The one thing that unites the more than 130 million Mexican citizens across the political spectrum, not to mention all the recent presidential candidates, is an unvarnished disdain for the leader of their largest neighbour.
AMLO is a throwback progressive who is similar in age, background, philosophy, intellectual curiosity and instrumentalist political ideology to Bernie Sanders and Jeremy Corbyn, who counts AMLO as a long-standing friend. Like Sanders and Corbyn, AMLO has pushed a simplified platform of overwhelmingly popular ideas refreshingly devoid of a technocratic fetishism. And just as Sanders has emerged overwhelmingly as the most popular politician in the United States, and Corbyn has dragged the Labour Party back from its electoral death bed, AMLO has secured one of the most impressive political victories in modern political history.

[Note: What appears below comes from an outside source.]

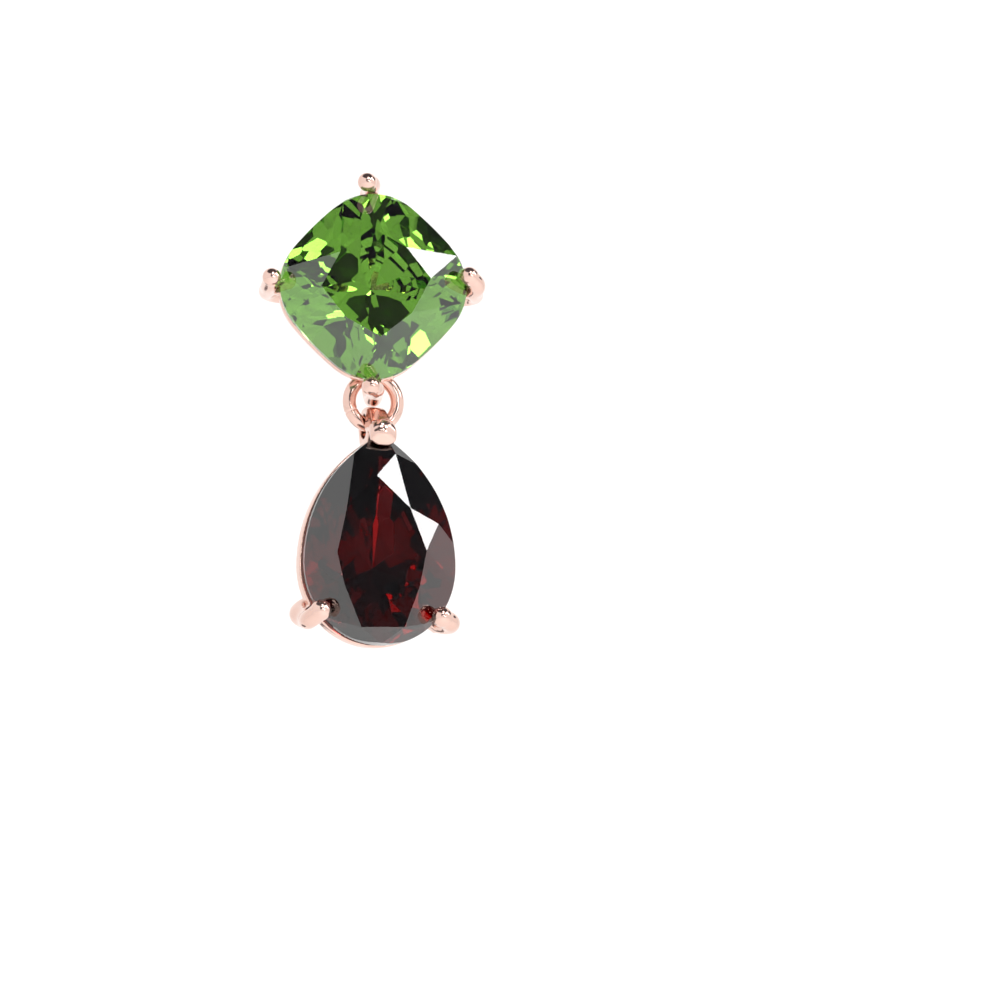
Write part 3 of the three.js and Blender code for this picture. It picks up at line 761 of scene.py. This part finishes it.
# %% Make the drop's claws, rails and stem
CLAW_WIRE, CLAW_BEAD = 0.9, 1.0
CLAW_TURN = math.radians(38)
DROP_RAIL_WIDTH, DROP_RAIL, DROP_RAIL_DEPTH = 0.38, 0.88, 0.65
# The rail at the back is this share of the pear's outline.
BACK_SHARE, BACK_RAIL_WIDTH, BACK_RAIL, BACK_RAIL_DEPTH = 0.6, 0.7, 2.95, 0.9
# Wires end in the middle of that rail.
IN_RAIL_WIDTH, IN_RAIL_DEPTH = BACK_RAIL_WIDTH / 2, BACK_RAIL_DEPTH / 2
CLAW_BEAD_DEPTH, CLAW_GIRDLE_DEPTH, CLAW_SHANK_DEPTH = -0.75, -0.225, 2.4
CLAW_BRIDGE, CLAW_BRIDGE_HALF = 0.99, 0.45
STEM_BOW = 0.3


def drop_claw(side, out, along, lean, rise):
    """A side claw. side is 1 on the right and -1 on the left."""
    turn = -CLAW_TURN if side > 0 else math.pi + CLAW_TURN
    edge = reach(PEAR, turn)
    shank = edge + CLEAR + CLAW_WIRE / 2

    def at(far, y, aside=0):
        return Vector((far * math.cos(turn) - aside * math.sin(turn), y,
                       far * math.sin(turn) + aside * math.cos(turn))) + PEAR_FOOT

    tip = at(edge + out, CLAW_BEAD_DEPTH, along)
    path = [tip, at(shank + CLEAR, CLAW_GIRDLE_DEPTH), at(shank, DROP_RAIL),
            at(shank - lean, CLAW_SHANK_DEPTH) + Vector((0, 0, rise)),
            at(BACK_SHARE * edge - IN_RAIL_WIDTH, BACK_RAIL + IN_RAIL_DEPTH)]
    inward, half = shank - CLAW_BRIDGE, CLAW_BRIDGE_HALF
    bridge = [at(far, DROP_RAIL, aside)
              for far, aside in ((inward, -half), (shank, -half), (shank, half), (inward, half))]
    return [wire(path, CLAW_WIRE), bead(tip, CLAW_BEAD),
            prism(bridge, Vector((0, DROP_RAIL_DEPTH, 0)))]


def drop_rails():
    back_outline = [p * BACK_SHARE for p in PEAR]
    rails = [rail(PEAR, DROP_RAIL_WIDTH, DROP_RAIL, DROP_RAIL_DEPTH),
             rail(back_outline, BACK_RAIL_WIDTH, BACK_RAIL, BACK_RAIL_DEPTH)]
    for mesh in rails:
        mesh.transform(Matrix.Translation(PEAR_FOOT))
    return rails


def drop_stem():
    foot = Vector((0, BACK_RAIL + IN_RAIL_DEPTH, BACK_SHARE * SHOULDER - IN_RAIL_WIDTH)) + PEAR_FOOT
    head = Vector((0, OUTER / 4, -OUTER))
    return wire([head, head.lerp(foot, 0.5) + Vector((0, STEM_BOW, 0)), foot], CLAW_WIRE)


# Side, how far the tip stands out and lies along, and the shank's lean and rise.
DROP_CLAWS = [(1, 0, -0.2, 0.45, 0.2), (-1, 0.15, -0.05, 0.1, 0.5)]
bail = cast([tip_claw(), bail_loop(), brow()], TUMBLED_LONG)
drop_metal = drop_rails()
for mesh in (bail, drop_stem(), bail_cheek()):
    drop_metal.append(carved(mesh, bail_bore(), "DIFFERENCE"))
for claw in DROP_CLAWS:
    drop_metal += drop_claw(*claw)
placed("drop_claws_and_bail", cast(drop_metal), DROP_AT, "drop", "drop_setting",
       [plate])

# %% [markdown]
# ## Camera
# The photograph was taken with a long lens from a little to the left of the earring and a
# little below its stones. One millimetre at the stud is 21.2 pixels of the 1000 pixel frame.

# %% Place the camera
AZIMUTH, ELEVATION = math.radians(-7), math.radians(-8)
DISTANCE = 0.42
SENSOR = 36
# The picture's size in pixels, its scale, and where the middle of the green stone stands.
PICTURE = 1000
PIXELS_PER_MM = 21.2
STONE_PIXEL = (373.5, 286.3)

back = Vector((math.sin(AZIMUTH) * math.cos(ELEVATION), -math.cos(AZIMUTH) * math.cos(ELEVATION),
               math.sin(ELEVATION)))
right = Vector((math.cos(AZIMUTH), math.sin(AZIMUTH), 0))
upward = back.cross(right)
stone = STUD_AT.translation * MM
aim = (stone + right * (PICTURE / 2 - STONE_PIXEL[0]) / PIXELS_PER_MM * MM
       + upward * (STONE_PIXEL[1] - PICTURE / 2) / PIXELS_PER_MM * MM)
lens = bpy.data.cameras.new("camera")
lens.sensor_width = SENSOR
lens.lens = SENSOR * DISTANCE / (PICTURE / PIXELS_PER_MM * MM)
lens.clip_start, lens.clip_end = 0.01, 20
camera = linked("camera", lens)
camera.location = aim + back * DISTANCE
camera.rotation_mode = "QUATERNION"
camera.rotation_quaternion = (-back).to_track_quat("-Z", "Y")
bpy.context.scene.camera = camera
print("lens mm:", round(lens.lens, 1), "camera:", [round(v, 3) for v in camera.location])

# %% [markdown]
# ## Studio
# A stone shows its surroundings more than itself. The studio is a white sweep under and behind
# the earring, with soft white light all round. It is made of surfaces and lamps and not of a
# picture wrapped round the scene, so each can be moved by itself until the right facet
# shows it.

# %% Floor and sweep
# In metres: the floor's height and front edge, the wall's place and top, the bend between
# them and its steps, and half the width of the paper.
FLOOR_Z, FLOOR_FRONT, WALL_Y, WALL_TOP = -0.16, -0.9, 0.5, 0.9
BEND, BEND_STEPS, HALF_PAPER = 0.2, 16, 1.2


def sweep():
    bm = bmesh.new()
    line = [(FLOOR_FRONT, FLOOR_Z), (WALL_Y - BEND, FLOOR_Z)]
    line += [(WALL_Y - BEND + BEND * math.sin(t), FLOOR_Z + BEND - BEND * math.cos(t))
             for t in (math.pi / 2 * i / BEND_STEPS for i in range(1, BEND_STEPS + 1))]
    line += [(WALL_Y, WALL_TOP)]
    rows = [[bm.verts.new((x, y, z)) for x in (-HALF_PAPER, HALF_PAPER)] for y, z in line]
    for a, b in zip(rows, rows[1:]):
        bm.faces.new((a[0], a[1], b[1], b[0]))
    mesh = mesh_of(bm)
    for face in mesh.polygons:
        face.use_smooth = True
    return linked("studio_sweep", mesh)


def paper(name, colour):
    material, tree = fresh_material(name)
    place = add(tree, "ShaderNodeTexCoord").outputs["Object"]
    # Paper fibres are far finer. A 2 mm mottle is the finest that shows from here.
    mottle = add(tree, "ShaderNodeTexNoise", {"Scale": 1 / (2 * MM)}, {"Vector": place})
    grain = add(tree, "ShaderNodeBump", {"Strength": 0.1, "Distance": 0.05 * MM},
                {"Height": mottle.outputs["Fac"]})
    matt = add(tree, "ShaderNodeBsdfPrincipled", {"Base Color": linear(colour), "Roughness": 0.9},
               {"Normal": grain.outputs["Normal"]})
    add(tree, "ShaderNodeOutputMaterial", links={"Surface": matt.outputs["BSDF"]})
    return material


backdrop = sweep()
backdrop.data.materials.append(paper("white_paper", "#F7F7F6"))
print("sweep faces:", len(backdrop.data.polygons))

# %% [markdown]
# ## Cloths and lamps
# Black cloths hang in front, above and to the right, out of the picture: they give the
# stones their dark depths and the metal its dark lines. A flat facet mirrors one small patch
# of the studio, so each softbox stands just where a facet looks: two light up the star facets
# on the right of the tables, and one above the camera shines on the claws. Five small cards
# of light give the sparks inside the stones. Larger lamps would turn whole crowns white.

# %% World, cloths and softboxes
WORLD_STRENGTH = 1.05
CLOTH_STEPS = 48
world = bpy.data.worlds.new("soft white studio")
bpy.context.scene.world = world
world.use_nodes = True
world.node_tree.nodes["Background"].inputs["Color"].default_value = (1, 1, 1, 1)
world.node_tree.nodes["Background"].inputs["Strength"].default_value = WORLD_STRENGTH


def toward(azimuth, elevation):
    """A direction from the earring: azimuth 0 is the front, positive to the right."""
    a, e = math.radians(azimuth), math.radians(elevation)
    return Vector((math.sin(a) * math.cos(e), -math.cos(a) * math.cos(e), math.sin(e)))


def softbox(name, azimuth, elevation, distance, width, height, power):
    light = bpy.data.lights.new(name, "AREA")
    light.shape, light.size, light.size_y, light.energy = "RECTANGLE", width, height, power
    obj = linked(name, light)
    way = toward(azimuth, elevation)
    obj.location = way * distance
    obj.rotation_mode = "QUATERNION"
    obj.rotation_quaternion = way.to_track_quat("Z", "Y")
    obj.visible_camera = False


def cloth(name, azimuth, elevation, distance, wide, high, material):
    """Cloth on an oval frame. Stones and metal mirror it, but it doesn't shade the paper."""
    way = toward(azimuth, elevation)
    bm = bmesh.new()
    place = Matrix.Translation(way * distance) @ way.to_track_quat("Z", "Y").to_matrix().to_4x4()
    rim = [Vector((math.cos(t) * wide / 2, math.sin(t) * high / 2, 0))
           for t in full_turn(CLOTH_STEPS)]
    bm.faces.new([bm.verts.new(place @ point) for point in rim])
    obj = linked(name, mesh_of(bm))
    obj.data.materials.append(material)
    obj.visible_camera = obj.visible_shadow = obj.visible_diffuse = False


# Azimuth and elevation in degrees, distance and size in metres.
black_cloth = paper("black_cloth", "#454247")
cloth("studio_cloth_front", 9, 17, 0.6, 0.54, 0.44, black_cloth)
cloth("studio_cloth_top", 10, 80, 0.6, 1.1, 1.1, black_cloth)
cloth("studio_cloth_right", 104, 29, 0.6, 0.4, 0.3, black_cloth)
# A grey card behind the earring, where one facet of the pear would show the white paper.
cloth("studio_card_behind", -158, -25, 0.25, 0.06, 0.1, paper("grey_card", "#6E6A6C"))
# The softboxes have their power in watts last.
softbox("softbox_upper_right", 61.5, 35, 0.5, 0.1, 0.1, 0.25)
softbox("softbox_right", 77, 21.5, 0.5, 0.09, 0.075, 0.16)
softbox("softbox_above_camera", 18, 50, 0.5, 0.08, 0.08, 0.3)
softbox("spark_left", 8, 30, 0.5, 0.11, 0.07, 0.17)
softbox("spark_right", 31, -2, 0.5, 0.06, 0.06, 0.09)
softbox("spark_upper", 35, 27, 0.5, 0.08, 0.08, 0.18)
softbox("spark_front", 16, 8, 0.5, 0.06, 0.1, 0.12)
softbox("spark_beside_camera", 3.8, 5.5, 0.5, 0.03, 0.03, 0.025)
bpy.context.scene.view_settings.view_transform = "Standard"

I'm also struck by the potential that AMLO's Mexico has to become an effective counterweight to Trumpism - certainly more effective than the current Democratic Party, as well as America's self-styled #Resistance. To be clear, AMLO's election is not about the United States and Donald Trump per se. Rather, it reflects a deep disaffection with the economic inequality, corruption and violence that pervade Mexico. But as multiple observers have pointed out, the one thing that unites the more than 130 million Mexican citizens across the political spectrum, not to mention all the recent presidential candidates, is an unvarnished disdain for the leader of their largest neighbour.
How could it be otherwise? Donald Trump's presidential campaign took off in 2015 when he claimed that Mexican immigrants are "rapists." Whenever his poll numbers dip or he somehow feels threatened, Trump doubles down on anti-immigrant rhetoric directed disproportionately against Mexican and other Latin American immigrants. But while each of the candidates took turns disavowing Trump over the course of the campaign, it was AMLO who repeatedly compared Trump's rhetoric toward Mexicans and other Latin Americans to that of Hitler toward Jews in the 1930s.

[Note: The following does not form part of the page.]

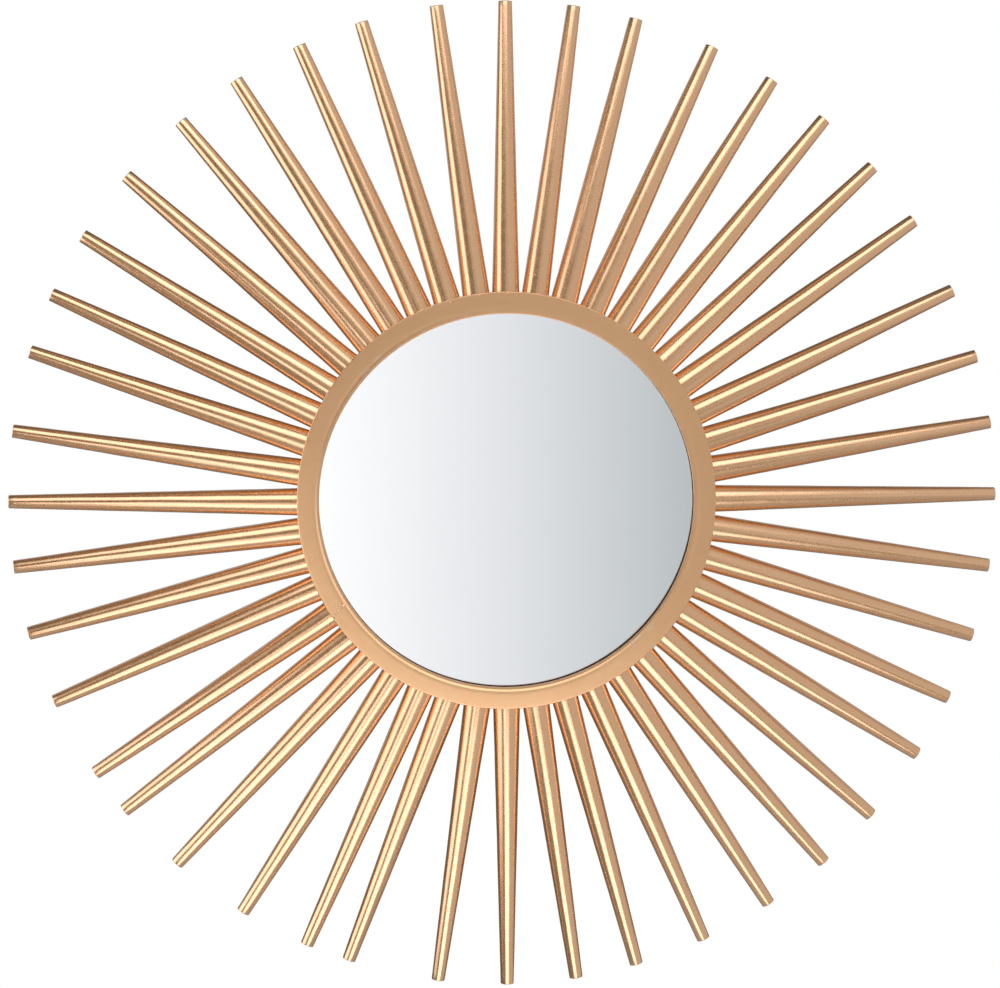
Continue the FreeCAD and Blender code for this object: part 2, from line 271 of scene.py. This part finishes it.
class Finish:
    """A node material on a Principled shader, in object coordinates (metres)."""

    EDGE_SAMPLES = 4

    def __init__(self, name):
        self.material = bpy.data.materials.new(name)
        self.material.use_nodes = True
        self.nodes = self.material.node_tree.nodes
        self.links = self.material.node_tree.links
        self.shader = self.nodes["Principled BSDF"]
        self.place = self.nodes.new("ShaderNodeTexCoord").outputs["Object"]

    def set(self, **values):
        """Uniform values on the shader's own sockets, underscores for spaces."""
        for socket, value in values.items():
            self.shader.inputs[socket.replace("_", " ")].default_value = value

    def join(self, start, node, socket):
        """A link from an output to a node's named input."""
        self.links.new(start, node.inputs[socket])

    def stretched(self, scale):
        """Object coordinates scaled by a different factor along each axis."""
        node = self.nodes.new("ShaderNodeMapping")
        node.inputs["Scale"].default_value = scale
        self.join(self.place, node, "Vector")
        return node.outputs["Vector"]

    def noise(self, size, detail=3.0, roughness=0.55, place=None):
        """Noise whose patches are about size metres across."""
        node = self.nodes.new("ShaderNodeTexNoise")
        node.inputs["Scale"].default_value = 1.0 / size
        node.inputs["Detail"].default_value = detail
        node.inputs["Roughness"].default_value = roughness
        self.join(place or self.place, node, "Vector")
        return node.outputs["Fac"]

    def levels(self, value, low, high, out_low, out_high):
        """The value with low to high turned into out_low to out_high, and held there beyond."""
        node = self.nodes.new("ShaderNodeMapRange")
        for socket, number in (
            ("From Min", low), ("From Max", high), ("To Min", out_low), ("To Max", out_high),
        ):
            node.inputs[socket].default_value = number
        self.join(value, node, "Value")
        return node.outputs["Result"]

    def maths(self, operation, first, second):
        """A sum or product of two outputs, or of an output and a number."""
        node = self.nodes.new("ShaderNodeMath")
        node.operation = operation
        for index, value in enumerate((first, second)):
            if isinstance(value, float):
                node.inputs[index].default_value = value
            else:
                self.links.new(value, node.inputs[index])
        return node.outputs["Value"]

    def mixed(self, share, first, second):
        """Colour between two colours or colour outputs."""
        node = self.nodes.new("ShaderNodeMix")
        node.data_type = "RGBA"
        self.links.new(share, node.inputs[0])
        for index, colour in ((6, first), (7, second)):
            if isinstance(colour, tuple):
                node.inputs[index].default_value = (*colour, 1.0)
            else:
                self.links.new(colour, node.inputs[index])
        return node.outputs[2]

    def colour(self, value):
        """Drive the base colour from an output."""
        self.join(value, self.shader, "Base Color")

    def rough(self, value):
        """Drive the roughness from an output."""
        self.join(value, self.shader, "Roughness")

    def bump(self, height, distance, strength=1.0, normal=None):
        """Relief of distance metres, laid over an earlier bump's normal where one is given."""
        node = self.nodes.new("ShaderNodeBump")
        node.inputs["Strength"].default_value = strength
        node.inputs["Distance"].default_value = distance
        self.join(height, node, "Height")
        if normal is not None:
            self.join(normal, node, "Normal")
        self.join(node.outputs["Normal"], self.shader, "Normal")
        return node.outputs["Normal"]

    def edges(self, low, high):
        """0 in the open and 1 on convex edges, from the mesh's pointiness."""
        node = self.nodes.new("ShaderNodeNewGeometry")
        return self.levels(node.outputs["Pointiness"], low, high, 0.0, 1.0)

    def near_edges(self, radius):
        """0 in the open and 1 within radius of an edge, on any mesh."""
        bevel = self.nodes.new("ShaderNodeBevel")
        bevel.samples = self.EDGE_SAMPLES
        bevel.inputs["Radius"].default_value = radius
        plain = self.nodes.new("ShaderNodeNewGeometry")
        dot = self.nodes.new("ShaderNodeVectorMath")
        dot.operation = "DOT_PRODUCT"
        self.links.new(bevel.outputs["Normal"], dot.inputs[0])
        self.links.new(plain.outputs["Normal"], dot.inputs[1])
        return self.levels(dot.outputs["Value"], 0.99, 0.8, 0.0, 1.0)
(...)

AMLO committed Mexico to the defence of the rights of Latin American immigrants in the United States by providing legal council to the thousands of Mexican citizens and other Latin Americans caught up in Trump's war on refugees.
So while AMLO's victory is not about Trump or U.S. policy concerning Mexico in any direct fashion, Mexicans are nonetheless aware that U.S. influence over Mexican economic and social policies has played a decisive role in determining the fortunes of their country since the 1970s. Since that time and the end of the so-called "Mexican Miracle," the country's economic policies have been increasingly dictated by the United States government, the World Bank and the IMF.

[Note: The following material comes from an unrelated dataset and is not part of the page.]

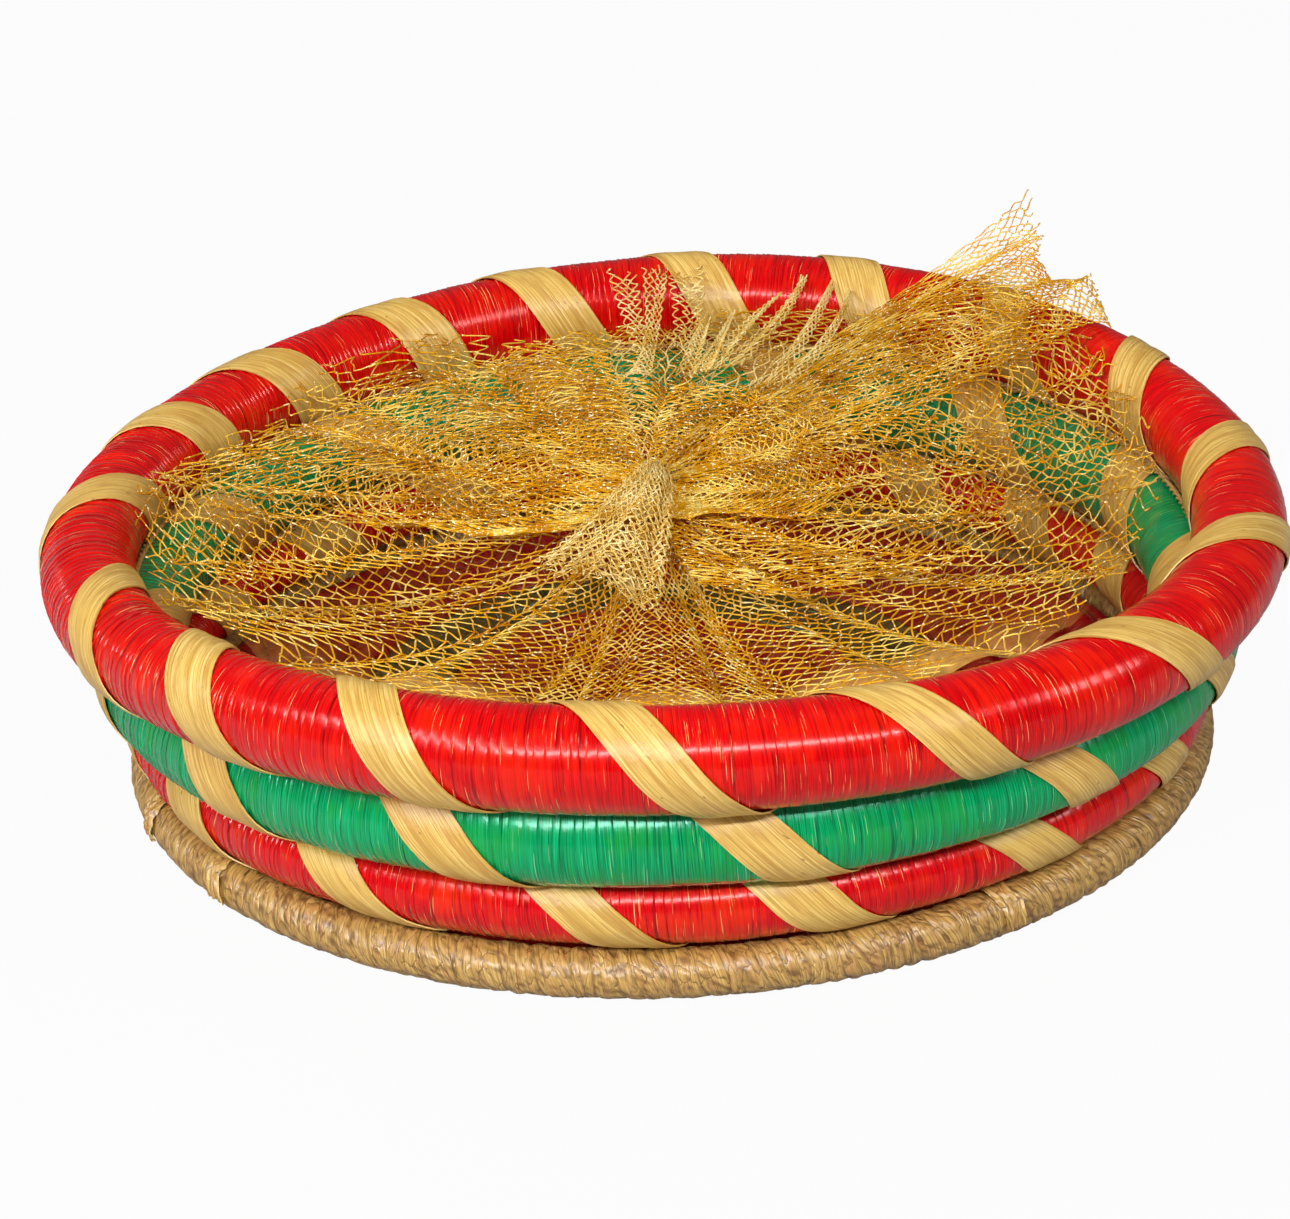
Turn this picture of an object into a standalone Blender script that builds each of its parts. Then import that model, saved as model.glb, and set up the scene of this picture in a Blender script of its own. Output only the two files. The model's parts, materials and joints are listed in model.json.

Nearly half of Mexico's population lives in poverty; the country is riddled with corrupt and ineffectual local governance; there is declining access to quality health care and education; there is an unremitting, violent struggle for control over the shipping lanes to the world's largest and most lucrative narcotics market, exacerbated by Mexico's own disastrous war on drugs - these are all inextricably connected to United States influence over internal Mexican policy. The program begun under Barack Obama, and continued under Trump, of stopping refugees and dividing families at Mexico's southern border, thereby preventing them from ever reaching the United States, is an immigration policy decided in the District of Columbia, not in the Distrito Federal.
In a series of speeches collected and published in a book titled Oye, Trump! ("Listen Up, Trump!"), AMLO lays out a program that strongly asserts Mexican sovereignty over its own internal economic and social affairs. He develops policies around energy independence and agricultural prices - which are particularly important given the profound inequality in Mexico's rural south, where the last comprehensive survey found more than 60% of people living in poverty. He proposes a requirement in free-trade zones that American companies that frequently pay $30 per hour in the United States don't outsource jobs to Mexican workers unless they're paying them a local living wage - a boon for everyday Mexicans and Americans alike. He also committed Mexico to the defence of the rights of Latin American immigrants in the United States by providing legal counsel to the thousands of Mexican citizens and other Latin Americans caught up in Trump's war on refugees.
While none of these policies, on their own, is a silver bullet against the worst abuses of Trumpism, taken together they represent a more coherent, compelling challenge than anything the Democratic Party can currently muster: from the provision of practical aid to Central American refugees seeking to claim their right to legal status in the United States, to similarly concrete assistance to Mexican citizens (who constitute the backbone of the America's low-waged workforce and the basis of much corporate profit, and thus possess a collective power within the American economy as yet unexercised) which compels American companies to provide cost-of-living adjusted equal pay for equal work to Mexicans.
Are we really to believe such a simplistic conception of "populism" is enough to collapse the vast gulf between two leaders who have diametrically opposed positions on economics, education, women's rights, wages and labour rights, foreign policy, health care, environmental protection and refugee recognition?
The implementation of such policies has the potential to effect more change in the United States than a Democratic Party currently devoid of formal power and a protest movement unable to rise above mere gestural politics.
And yet some of our more superficial, incurious, frankly rather juvenile commentators, who have never bothered to delve into AMLO's vast corpus of published writing, draw a connection with Trump by calling Andres Manuel Lopez Obrador a "populist." The basis for this comparison, it seems, stems the fact that both men claim some aspect of their respective nation's system is "rigged" by certain groups. In the case of AMLO, the rigging is done by those who received or maintain political and economic power through sweetheart deals with large-scale multinational businesses, by means of a Faustian pact with drug cartels, or through voter intimidation and outright fraud. For Trump, the rigging is achieved by a similarly powerful cabal of destitute Latin American immigrants and Muslims.
But are we really to believe such a simplistic conception of "populism" is enough to collapse the vast gulf between two leaders who have diametrically opposed positions on economics, education, women's rights, wages and labour rights, foreign policy, health care, environmental protection and refugee recognition? Leaders whose estimation of the importance of personal modesty, political probity, economic transparency and intellectual curiosity - not to mention their love of their respective country's deep geographical, cultural and social diversity - could not be further apart?
Beyond the borders of Mexico, the significance of AMLO's election is that it holds out the possibility of providing real resistance to the worst of Trumpism in the United States, while also laying bear the bankruptcy of political analysis around the world that assumes that all disaffection with the status quo is somehow equal, despite diametrically opposed public policy and personal morality. AMLO's historic victory, based on the acknowledgement of deep social dislocation and inequality, combined with simple, effective, popular proposals to alleviate these problems, is one of the most important data points yet in the ongoing struggle to shape what victorious politics looks like in an age of Trump and other reactionaries.
In a year so devoid of causes for hope, these are immensely important developments.